La importancia del mundo virtual crece en desmedro del real. Hoy permanecemos largo tiempo conectados a redes sociales, sobrevalorándolas hasta convertirlas en el espacio fundamental de la vida política y social. Pero una tendencia en las redes no se equipara a la incidencia de un esfuerzo transformador sobre la realidad tangible, la que sigue siendo el espacio fundamental de la existencia humana. 

Las redes han modificado los lazos personales, acercando a quienes están distantes y alejando a quienes se encuentran cerca, produciendo que ganemos en extensión, pero perdiendo en profundidad, llevándonos desde relaciones de calidad y cercanía, hacia otras de cantidad y superficialidad. 

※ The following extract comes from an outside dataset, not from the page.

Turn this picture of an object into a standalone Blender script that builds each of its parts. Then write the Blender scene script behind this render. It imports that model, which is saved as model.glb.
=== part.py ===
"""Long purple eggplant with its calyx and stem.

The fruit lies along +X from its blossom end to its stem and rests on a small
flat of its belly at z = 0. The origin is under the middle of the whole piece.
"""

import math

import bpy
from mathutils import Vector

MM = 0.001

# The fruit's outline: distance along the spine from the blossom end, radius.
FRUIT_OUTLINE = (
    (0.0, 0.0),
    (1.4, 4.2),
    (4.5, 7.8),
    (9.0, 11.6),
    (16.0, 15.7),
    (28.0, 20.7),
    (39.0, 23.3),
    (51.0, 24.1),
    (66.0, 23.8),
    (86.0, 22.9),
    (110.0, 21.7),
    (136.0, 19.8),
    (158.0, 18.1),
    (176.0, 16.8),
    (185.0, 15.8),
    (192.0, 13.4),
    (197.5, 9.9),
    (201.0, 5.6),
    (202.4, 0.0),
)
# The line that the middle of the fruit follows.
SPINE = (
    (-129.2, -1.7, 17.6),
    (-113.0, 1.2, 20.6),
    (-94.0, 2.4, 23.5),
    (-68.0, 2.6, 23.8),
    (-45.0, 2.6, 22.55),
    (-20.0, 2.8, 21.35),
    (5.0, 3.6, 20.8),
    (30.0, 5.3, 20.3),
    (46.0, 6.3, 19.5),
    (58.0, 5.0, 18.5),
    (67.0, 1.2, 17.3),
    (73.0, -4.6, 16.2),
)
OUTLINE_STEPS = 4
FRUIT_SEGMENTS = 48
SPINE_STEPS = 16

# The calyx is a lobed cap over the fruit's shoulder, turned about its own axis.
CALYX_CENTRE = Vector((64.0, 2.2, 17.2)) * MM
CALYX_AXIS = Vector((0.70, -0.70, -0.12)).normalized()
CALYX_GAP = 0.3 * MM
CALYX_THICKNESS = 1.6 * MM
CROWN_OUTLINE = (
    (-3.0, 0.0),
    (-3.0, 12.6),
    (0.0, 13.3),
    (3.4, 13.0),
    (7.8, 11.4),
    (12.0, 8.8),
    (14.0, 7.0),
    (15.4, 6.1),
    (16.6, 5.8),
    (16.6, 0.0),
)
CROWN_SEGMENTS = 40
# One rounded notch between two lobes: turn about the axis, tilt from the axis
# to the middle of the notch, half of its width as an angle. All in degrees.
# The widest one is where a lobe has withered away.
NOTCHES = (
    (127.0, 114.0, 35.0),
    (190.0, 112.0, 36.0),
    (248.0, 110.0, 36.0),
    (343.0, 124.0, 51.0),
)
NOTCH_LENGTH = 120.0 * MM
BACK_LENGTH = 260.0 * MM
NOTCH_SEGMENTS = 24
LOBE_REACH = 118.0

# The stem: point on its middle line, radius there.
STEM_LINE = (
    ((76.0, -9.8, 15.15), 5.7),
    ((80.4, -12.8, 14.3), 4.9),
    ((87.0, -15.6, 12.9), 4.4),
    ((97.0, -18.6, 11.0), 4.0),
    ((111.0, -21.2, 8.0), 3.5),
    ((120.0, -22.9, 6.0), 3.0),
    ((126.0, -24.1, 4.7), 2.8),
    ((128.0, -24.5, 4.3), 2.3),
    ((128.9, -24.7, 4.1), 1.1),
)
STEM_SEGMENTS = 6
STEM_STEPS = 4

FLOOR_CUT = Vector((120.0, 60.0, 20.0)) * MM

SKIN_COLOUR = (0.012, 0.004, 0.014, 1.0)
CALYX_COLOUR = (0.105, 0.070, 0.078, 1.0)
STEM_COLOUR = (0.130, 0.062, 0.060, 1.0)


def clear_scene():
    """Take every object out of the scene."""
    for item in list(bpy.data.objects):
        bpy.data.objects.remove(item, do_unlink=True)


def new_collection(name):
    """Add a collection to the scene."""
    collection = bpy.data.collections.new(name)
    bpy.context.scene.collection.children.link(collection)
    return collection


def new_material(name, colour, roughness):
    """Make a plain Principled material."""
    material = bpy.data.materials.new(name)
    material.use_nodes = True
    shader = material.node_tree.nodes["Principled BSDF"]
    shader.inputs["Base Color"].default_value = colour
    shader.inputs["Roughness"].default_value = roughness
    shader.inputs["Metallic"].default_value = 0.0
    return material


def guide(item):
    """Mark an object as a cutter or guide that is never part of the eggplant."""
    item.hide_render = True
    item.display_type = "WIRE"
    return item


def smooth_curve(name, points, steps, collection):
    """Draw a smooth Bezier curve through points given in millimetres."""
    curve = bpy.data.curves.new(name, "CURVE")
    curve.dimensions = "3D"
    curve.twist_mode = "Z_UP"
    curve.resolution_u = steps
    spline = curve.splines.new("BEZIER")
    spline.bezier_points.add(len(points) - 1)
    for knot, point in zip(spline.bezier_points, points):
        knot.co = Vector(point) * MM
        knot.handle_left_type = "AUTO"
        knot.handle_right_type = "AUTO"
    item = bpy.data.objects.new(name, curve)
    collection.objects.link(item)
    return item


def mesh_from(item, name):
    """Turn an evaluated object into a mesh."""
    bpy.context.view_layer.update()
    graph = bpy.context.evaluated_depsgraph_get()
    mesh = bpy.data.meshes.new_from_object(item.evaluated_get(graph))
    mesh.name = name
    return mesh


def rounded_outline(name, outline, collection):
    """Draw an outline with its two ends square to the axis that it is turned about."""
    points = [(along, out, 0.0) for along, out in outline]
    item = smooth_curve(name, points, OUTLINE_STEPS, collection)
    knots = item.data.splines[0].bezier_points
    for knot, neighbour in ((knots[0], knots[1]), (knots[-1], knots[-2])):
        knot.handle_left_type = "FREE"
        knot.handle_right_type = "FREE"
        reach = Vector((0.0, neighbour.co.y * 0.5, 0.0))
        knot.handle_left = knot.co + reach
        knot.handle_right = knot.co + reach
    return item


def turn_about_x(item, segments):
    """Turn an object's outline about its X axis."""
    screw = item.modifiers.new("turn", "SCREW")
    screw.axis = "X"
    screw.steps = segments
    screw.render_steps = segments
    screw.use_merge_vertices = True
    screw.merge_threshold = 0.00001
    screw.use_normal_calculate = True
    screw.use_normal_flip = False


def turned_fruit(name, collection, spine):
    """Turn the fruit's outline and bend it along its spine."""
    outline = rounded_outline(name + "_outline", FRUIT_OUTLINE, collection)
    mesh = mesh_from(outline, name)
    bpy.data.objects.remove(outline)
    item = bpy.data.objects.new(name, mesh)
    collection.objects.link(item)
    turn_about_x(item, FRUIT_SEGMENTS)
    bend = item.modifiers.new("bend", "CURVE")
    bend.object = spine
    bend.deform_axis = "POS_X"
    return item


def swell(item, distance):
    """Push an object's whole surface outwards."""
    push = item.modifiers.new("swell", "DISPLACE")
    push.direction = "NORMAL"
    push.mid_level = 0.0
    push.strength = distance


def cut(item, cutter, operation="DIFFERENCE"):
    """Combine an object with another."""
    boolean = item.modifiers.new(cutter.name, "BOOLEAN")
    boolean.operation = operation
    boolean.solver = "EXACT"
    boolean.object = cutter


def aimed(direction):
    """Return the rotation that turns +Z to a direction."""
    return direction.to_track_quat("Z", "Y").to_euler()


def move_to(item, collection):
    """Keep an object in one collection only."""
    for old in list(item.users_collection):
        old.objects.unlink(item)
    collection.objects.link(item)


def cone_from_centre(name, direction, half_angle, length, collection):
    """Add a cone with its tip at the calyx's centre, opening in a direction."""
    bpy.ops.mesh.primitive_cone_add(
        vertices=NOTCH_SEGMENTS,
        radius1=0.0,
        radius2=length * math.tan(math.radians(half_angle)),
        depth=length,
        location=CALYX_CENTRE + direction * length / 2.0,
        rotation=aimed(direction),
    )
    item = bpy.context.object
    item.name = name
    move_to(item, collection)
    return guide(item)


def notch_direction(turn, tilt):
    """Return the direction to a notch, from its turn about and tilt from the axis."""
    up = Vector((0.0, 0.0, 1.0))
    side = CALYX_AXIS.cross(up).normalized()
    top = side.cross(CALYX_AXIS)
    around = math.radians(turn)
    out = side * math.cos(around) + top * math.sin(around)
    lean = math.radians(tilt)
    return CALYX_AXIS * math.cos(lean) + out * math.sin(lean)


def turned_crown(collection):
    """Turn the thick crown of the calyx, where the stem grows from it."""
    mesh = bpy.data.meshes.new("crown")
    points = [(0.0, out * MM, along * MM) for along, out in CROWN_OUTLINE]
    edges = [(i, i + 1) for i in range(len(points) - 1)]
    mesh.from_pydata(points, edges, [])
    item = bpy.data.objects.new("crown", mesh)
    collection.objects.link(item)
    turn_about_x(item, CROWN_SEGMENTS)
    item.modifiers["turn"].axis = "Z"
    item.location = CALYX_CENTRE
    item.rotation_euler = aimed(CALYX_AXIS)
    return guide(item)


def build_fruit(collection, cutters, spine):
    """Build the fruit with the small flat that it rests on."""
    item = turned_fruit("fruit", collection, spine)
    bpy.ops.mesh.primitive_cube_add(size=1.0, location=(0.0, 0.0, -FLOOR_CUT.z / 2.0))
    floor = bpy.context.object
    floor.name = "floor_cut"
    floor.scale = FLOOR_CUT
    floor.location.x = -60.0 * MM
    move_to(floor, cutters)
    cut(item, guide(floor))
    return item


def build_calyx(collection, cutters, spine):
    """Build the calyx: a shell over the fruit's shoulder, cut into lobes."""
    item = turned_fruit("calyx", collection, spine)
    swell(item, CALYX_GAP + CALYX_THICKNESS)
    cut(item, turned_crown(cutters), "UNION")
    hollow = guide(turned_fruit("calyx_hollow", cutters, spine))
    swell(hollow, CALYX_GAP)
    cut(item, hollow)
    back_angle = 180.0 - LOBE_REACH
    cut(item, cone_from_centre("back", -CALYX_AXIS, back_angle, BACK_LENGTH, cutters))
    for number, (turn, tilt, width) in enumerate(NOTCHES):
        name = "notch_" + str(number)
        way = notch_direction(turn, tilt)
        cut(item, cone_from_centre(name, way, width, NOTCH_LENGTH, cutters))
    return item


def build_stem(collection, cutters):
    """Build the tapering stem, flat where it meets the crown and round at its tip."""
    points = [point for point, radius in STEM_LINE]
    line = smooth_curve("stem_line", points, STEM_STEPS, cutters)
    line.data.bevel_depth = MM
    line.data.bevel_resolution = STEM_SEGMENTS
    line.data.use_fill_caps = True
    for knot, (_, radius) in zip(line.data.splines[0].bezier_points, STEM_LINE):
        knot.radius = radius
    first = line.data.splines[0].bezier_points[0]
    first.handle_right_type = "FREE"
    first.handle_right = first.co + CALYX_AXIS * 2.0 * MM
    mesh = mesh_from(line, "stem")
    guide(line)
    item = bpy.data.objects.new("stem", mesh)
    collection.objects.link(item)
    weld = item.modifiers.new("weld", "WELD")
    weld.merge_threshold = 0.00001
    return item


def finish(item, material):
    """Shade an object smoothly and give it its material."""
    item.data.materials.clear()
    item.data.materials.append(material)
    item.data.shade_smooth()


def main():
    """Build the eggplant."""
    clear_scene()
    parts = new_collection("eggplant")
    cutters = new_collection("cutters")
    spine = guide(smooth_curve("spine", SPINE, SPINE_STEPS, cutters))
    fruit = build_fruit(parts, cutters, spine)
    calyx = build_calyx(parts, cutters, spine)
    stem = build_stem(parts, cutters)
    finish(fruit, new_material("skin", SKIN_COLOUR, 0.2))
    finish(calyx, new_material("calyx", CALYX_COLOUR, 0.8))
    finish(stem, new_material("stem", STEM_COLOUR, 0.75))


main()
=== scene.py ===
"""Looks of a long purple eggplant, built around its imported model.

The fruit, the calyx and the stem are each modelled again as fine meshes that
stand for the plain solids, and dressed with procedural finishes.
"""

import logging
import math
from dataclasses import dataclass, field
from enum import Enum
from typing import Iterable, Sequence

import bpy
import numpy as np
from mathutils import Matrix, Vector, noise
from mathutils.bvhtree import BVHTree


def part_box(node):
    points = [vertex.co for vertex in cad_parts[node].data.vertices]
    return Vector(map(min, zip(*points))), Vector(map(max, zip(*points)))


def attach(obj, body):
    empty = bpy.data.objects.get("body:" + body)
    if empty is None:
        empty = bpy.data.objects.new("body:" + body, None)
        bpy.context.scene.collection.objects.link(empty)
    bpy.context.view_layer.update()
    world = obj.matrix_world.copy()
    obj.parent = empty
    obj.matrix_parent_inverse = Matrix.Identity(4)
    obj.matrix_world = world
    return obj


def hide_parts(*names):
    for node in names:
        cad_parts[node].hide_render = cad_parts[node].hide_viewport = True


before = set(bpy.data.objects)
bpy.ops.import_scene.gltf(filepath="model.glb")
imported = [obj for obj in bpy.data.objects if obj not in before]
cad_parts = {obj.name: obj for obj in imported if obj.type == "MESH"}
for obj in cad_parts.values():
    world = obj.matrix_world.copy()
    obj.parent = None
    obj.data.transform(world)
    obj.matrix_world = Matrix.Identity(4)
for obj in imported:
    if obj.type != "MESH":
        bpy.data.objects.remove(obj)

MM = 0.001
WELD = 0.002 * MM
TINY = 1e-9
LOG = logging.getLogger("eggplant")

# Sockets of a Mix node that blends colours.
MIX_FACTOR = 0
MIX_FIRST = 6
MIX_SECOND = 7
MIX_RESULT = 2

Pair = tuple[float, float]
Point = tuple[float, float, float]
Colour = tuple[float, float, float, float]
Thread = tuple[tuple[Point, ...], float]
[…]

Nos agrupamos cada vez más por afinidades parciales, por tendencias “identitarias”, ya sean ideológicas, deportivas, valóricas, sexuales o religiosas. Polarizándonos y convirtiéndonos en contrarios de quienes militan en otras preferencias o creencias, a la vez que fragmentamos y escindimos cada vez más la sociedad. 

Los vínculos se van aligerando al sostenerse más en coincidencias temáticas que en el entrelazamiento de actitudes y características personales, las cuales construyen lazos más complejos, reales y prolongados. 

La amistad se va debilitando y distanciando de la hermandad, pasando a ser muchas veces una experiencia descafeinada, una relación superficial proclive al alejamiento y la ruptura ante cualquier contradicción o diferencia 

En este mar exacerbado de personalismo, hedonismo y narcisismo, de fragmentación social, de sustracción de nuestras verdaderas identidades, nos hace bien volver a casa para poder percibir quiénes somos realmente y cuál es nuestra naturaleza más profunda, más allá del mundo de las formas y las manifestaciones. 

Retornar a la fuente nos permite desechar las máscaras actuales y recuperar la autenticidad perdida, facilitando que pueda aflorar el amor verdadero, el cual sólo puede manifestarse cuando respondemos de manera inmediata, con la menor cantidad de filtros y propósitos propios, a lo que se demande de nosotros.